(begin)
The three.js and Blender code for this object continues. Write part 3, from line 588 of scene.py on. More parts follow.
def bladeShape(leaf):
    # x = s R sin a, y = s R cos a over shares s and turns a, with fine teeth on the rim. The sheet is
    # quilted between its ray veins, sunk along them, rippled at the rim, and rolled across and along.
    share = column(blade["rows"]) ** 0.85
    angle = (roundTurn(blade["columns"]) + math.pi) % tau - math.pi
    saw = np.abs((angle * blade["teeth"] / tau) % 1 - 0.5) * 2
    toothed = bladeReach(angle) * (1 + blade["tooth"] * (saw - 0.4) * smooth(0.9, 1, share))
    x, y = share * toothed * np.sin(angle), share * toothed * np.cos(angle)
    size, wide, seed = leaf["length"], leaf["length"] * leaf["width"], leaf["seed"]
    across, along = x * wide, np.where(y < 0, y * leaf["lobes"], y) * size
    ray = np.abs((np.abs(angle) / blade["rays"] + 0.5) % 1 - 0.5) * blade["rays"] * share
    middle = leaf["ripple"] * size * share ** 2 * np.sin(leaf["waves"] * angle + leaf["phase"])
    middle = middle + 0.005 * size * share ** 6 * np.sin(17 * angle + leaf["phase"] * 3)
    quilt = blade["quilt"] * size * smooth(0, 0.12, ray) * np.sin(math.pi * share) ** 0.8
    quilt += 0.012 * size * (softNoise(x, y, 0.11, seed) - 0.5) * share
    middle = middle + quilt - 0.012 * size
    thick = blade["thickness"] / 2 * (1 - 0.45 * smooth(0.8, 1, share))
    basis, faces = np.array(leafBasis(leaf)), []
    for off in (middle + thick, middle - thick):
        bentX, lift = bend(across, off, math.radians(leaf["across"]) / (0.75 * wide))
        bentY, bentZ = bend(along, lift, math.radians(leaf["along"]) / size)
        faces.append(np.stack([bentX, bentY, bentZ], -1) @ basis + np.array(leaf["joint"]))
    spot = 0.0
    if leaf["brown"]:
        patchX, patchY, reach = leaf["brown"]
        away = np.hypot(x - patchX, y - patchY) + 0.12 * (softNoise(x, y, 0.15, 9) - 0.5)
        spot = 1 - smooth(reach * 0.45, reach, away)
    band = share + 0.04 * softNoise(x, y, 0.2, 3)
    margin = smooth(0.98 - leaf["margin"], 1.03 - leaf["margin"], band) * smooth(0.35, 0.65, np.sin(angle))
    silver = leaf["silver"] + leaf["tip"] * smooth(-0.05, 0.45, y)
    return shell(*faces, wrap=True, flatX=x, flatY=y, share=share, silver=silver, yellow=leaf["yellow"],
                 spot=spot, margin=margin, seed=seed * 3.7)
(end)
(begin)
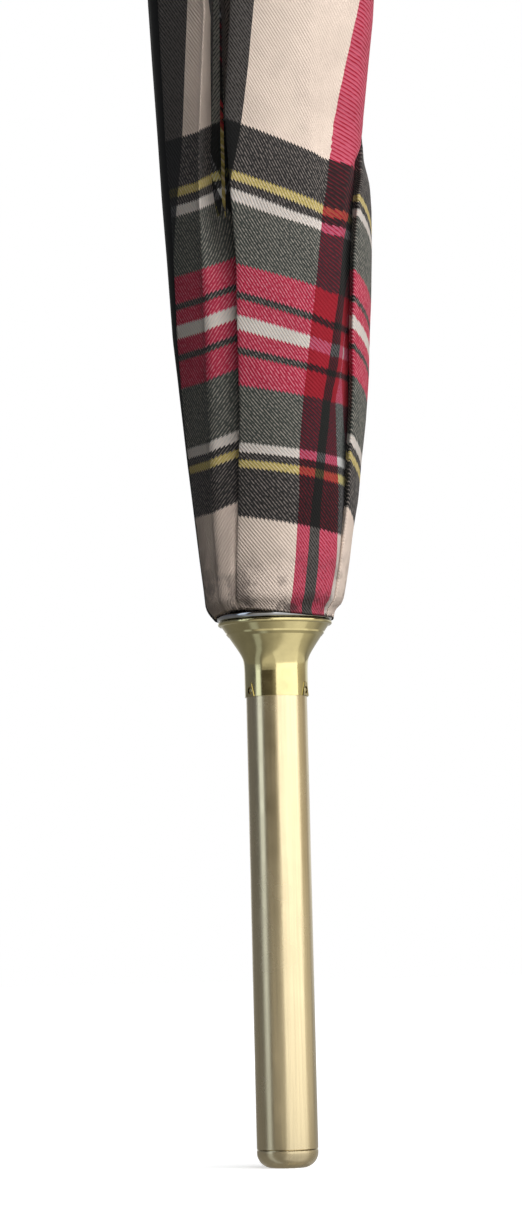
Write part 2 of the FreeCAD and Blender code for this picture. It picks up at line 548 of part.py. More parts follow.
(end)
§ **Short exercise**:
In the listing above, locate each line with "part" and copy it.

§ **Reply**:
The three.js and Blender code for this object continues. Write part 3, from line 588 of scene.py on. More parts follow.
Write part 2 of the FreeCAD and Blender code for this picture. It picks up at line 548 of part.py. More parts follow.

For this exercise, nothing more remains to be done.